** Start **

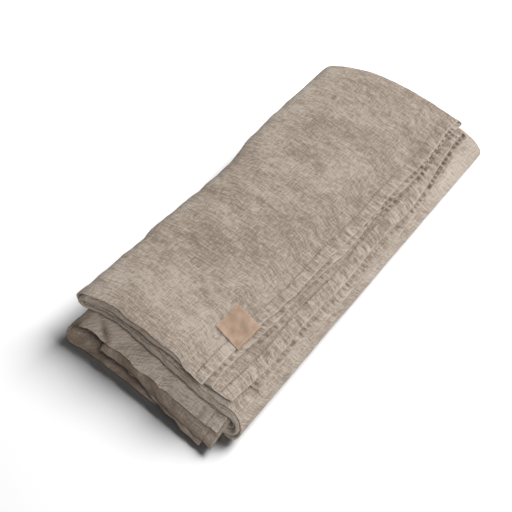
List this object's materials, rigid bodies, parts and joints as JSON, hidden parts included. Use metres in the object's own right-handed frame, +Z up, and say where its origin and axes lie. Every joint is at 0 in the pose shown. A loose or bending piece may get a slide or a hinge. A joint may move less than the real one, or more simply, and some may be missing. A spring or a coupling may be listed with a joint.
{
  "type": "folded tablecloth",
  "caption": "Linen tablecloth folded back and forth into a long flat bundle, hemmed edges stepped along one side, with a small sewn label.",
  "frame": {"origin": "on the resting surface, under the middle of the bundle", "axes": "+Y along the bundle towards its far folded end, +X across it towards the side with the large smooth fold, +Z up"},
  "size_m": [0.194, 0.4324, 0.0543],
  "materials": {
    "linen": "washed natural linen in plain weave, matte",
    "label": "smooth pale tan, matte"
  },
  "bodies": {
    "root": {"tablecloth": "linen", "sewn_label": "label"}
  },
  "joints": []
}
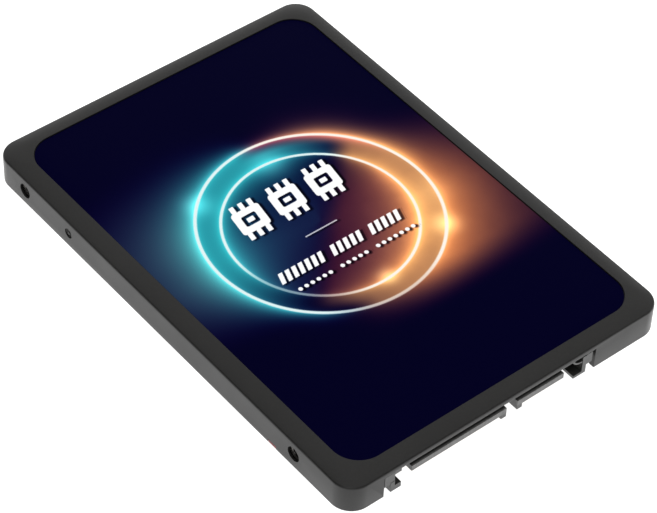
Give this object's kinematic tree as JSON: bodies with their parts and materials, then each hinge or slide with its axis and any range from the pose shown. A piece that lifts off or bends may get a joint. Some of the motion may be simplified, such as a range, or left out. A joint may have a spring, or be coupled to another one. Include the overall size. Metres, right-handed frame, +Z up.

** End **
** Start **

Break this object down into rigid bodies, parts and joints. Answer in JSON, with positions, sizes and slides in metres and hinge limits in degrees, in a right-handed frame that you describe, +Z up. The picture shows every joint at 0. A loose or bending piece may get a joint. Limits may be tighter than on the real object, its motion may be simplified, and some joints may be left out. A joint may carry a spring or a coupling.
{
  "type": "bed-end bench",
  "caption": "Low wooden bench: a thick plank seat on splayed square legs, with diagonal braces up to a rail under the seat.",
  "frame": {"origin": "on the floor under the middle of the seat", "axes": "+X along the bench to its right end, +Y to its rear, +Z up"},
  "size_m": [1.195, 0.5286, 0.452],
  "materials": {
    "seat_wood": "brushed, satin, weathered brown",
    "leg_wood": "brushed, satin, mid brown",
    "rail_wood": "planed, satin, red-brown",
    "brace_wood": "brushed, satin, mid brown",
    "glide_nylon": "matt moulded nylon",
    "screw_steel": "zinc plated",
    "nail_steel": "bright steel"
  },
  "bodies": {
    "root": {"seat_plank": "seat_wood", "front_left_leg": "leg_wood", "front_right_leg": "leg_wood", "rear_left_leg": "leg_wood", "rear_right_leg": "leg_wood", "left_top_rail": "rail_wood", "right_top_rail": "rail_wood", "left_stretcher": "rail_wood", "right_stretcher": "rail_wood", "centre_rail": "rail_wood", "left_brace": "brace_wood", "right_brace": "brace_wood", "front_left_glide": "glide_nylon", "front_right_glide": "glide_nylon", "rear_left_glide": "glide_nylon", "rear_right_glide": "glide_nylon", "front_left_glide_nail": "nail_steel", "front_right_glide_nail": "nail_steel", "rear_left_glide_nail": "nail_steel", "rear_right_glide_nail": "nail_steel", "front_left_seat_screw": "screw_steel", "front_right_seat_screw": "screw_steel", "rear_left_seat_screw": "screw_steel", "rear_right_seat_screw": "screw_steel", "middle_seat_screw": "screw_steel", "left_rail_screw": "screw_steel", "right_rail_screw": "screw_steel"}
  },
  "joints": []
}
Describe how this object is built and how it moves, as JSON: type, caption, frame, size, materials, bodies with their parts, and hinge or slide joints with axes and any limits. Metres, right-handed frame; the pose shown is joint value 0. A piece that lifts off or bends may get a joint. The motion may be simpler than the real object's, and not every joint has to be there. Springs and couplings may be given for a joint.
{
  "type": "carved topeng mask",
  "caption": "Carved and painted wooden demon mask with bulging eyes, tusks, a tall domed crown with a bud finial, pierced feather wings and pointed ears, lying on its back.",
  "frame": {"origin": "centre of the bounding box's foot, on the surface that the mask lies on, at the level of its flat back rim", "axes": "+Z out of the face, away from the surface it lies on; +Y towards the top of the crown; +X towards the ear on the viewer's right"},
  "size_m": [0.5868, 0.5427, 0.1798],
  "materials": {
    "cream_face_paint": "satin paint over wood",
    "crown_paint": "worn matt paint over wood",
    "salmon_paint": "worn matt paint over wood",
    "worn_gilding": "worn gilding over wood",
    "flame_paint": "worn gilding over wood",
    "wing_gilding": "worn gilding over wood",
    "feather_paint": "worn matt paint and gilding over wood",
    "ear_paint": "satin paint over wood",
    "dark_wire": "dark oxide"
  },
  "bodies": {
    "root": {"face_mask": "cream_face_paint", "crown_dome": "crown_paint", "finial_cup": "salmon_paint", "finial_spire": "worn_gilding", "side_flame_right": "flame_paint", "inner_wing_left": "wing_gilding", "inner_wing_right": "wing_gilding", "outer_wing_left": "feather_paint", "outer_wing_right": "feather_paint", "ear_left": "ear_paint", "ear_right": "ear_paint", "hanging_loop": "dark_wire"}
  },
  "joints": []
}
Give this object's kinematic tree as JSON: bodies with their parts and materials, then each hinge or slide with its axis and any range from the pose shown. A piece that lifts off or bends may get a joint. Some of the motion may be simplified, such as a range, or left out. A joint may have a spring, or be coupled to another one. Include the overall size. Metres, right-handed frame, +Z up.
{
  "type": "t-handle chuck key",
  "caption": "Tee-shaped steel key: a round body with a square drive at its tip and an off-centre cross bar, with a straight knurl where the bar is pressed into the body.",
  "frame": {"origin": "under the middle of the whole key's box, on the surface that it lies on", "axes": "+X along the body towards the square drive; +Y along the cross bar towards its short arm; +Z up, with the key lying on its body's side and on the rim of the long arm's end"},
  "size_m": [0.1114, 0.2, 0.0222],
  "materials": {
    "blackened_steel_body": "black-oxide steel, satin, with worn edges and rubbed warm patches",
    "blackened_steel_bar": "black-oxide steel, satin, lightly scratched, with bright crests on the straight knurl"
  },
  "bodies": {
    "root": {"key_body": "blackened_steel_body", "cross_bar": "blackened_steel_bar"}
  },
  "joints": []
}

** End **
** Start **

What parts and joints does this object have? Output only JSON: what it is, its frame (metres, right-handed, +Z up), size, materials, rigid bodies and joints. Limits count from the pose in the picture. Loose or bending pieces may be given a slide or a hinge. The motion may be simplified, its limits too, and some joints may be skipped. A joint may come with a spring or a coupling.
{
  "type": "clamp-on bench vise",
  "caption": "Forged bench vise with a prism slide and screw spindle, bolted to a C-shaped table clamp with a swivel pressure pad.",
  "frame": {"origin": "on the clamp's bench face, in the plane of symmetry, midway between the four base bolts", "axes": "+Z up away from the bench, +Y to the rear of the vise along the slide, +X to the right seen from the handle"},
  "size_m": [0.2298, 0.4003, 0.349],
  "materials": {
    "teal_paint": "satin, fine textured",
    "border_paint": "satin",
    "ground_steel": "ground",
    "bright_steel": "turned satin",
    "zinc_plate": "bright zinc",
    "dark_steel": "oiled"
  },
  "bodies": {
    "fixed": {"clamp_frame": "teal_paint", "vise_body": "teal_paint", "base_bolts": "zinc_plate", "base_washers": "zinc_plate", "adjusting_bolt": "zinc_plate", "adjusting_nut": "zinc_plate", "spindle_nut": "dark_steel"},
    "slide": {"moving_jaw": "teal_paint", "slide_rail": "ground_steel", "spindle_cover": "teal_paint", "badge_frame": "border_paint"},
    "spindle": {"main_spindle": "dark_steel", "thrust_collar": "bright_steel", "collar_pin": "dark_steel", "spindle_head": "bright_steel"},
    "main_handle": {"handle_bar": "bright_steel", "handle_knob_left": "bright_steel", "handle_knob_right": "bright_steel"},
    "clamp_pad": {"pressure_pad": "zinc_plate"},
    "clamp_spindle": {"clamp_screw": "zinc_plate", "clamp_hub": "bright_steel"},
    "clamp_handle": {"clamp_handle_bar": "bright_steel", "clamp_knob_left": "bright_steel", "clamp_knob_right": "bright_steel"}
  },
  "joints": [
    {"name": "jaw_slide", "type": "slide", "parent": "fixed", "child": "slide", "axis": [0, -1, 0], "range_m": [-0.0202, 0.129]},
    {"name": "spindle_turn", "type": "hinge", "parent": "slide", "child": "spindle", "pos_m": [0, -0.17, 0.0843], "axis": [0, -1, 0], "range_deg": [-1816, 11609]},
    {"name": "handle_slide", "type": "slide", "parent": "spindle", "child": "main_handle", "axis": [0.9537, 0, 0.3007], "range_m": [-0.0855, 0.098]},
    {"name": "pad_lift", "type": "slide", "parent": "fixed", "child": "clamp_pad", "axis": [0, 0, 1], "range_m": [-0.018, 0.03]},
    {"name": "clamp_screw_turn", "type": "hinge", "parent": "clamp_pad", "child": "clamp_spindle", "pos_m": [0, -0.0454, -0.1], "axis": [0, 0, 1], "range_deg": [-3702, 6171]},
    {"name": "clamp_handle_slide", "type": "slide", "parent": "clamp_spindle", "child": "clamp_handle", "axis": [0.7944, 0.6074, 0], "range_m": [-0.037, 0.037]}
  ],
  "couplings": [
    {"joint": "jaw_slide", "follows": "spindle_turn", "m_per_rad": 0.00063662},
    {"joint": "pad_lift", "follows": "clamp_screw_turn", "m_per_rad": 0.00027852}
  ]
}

** End **

Directions for this task: Show the lines from the data above that contain the string "into".

Answer to the exercise:
  "caption": "Linen tablecloth folded back and forth into a long flat bundle, hemmed edges stepped along one side, with a small sewn label.",
Break this object down into rigid bodies, parts and joints. Answer in JSON, with positions, sizes and slides in metres and hinge limits in degrees, in a right-handed frame that you describe, +Z up. The picture shows every joint at 0. A loose or bending piece may get a joint. Limits may be tighter than on the real object, its motion may be simplified, and some joints may be left out. A joint may carry a spring or a coupling.
  "caption": "Tee-shaped steel key: a round body with a square drive at its tip and an off-centre cross bar, with a straight knurl where the bar is pressed into the body.",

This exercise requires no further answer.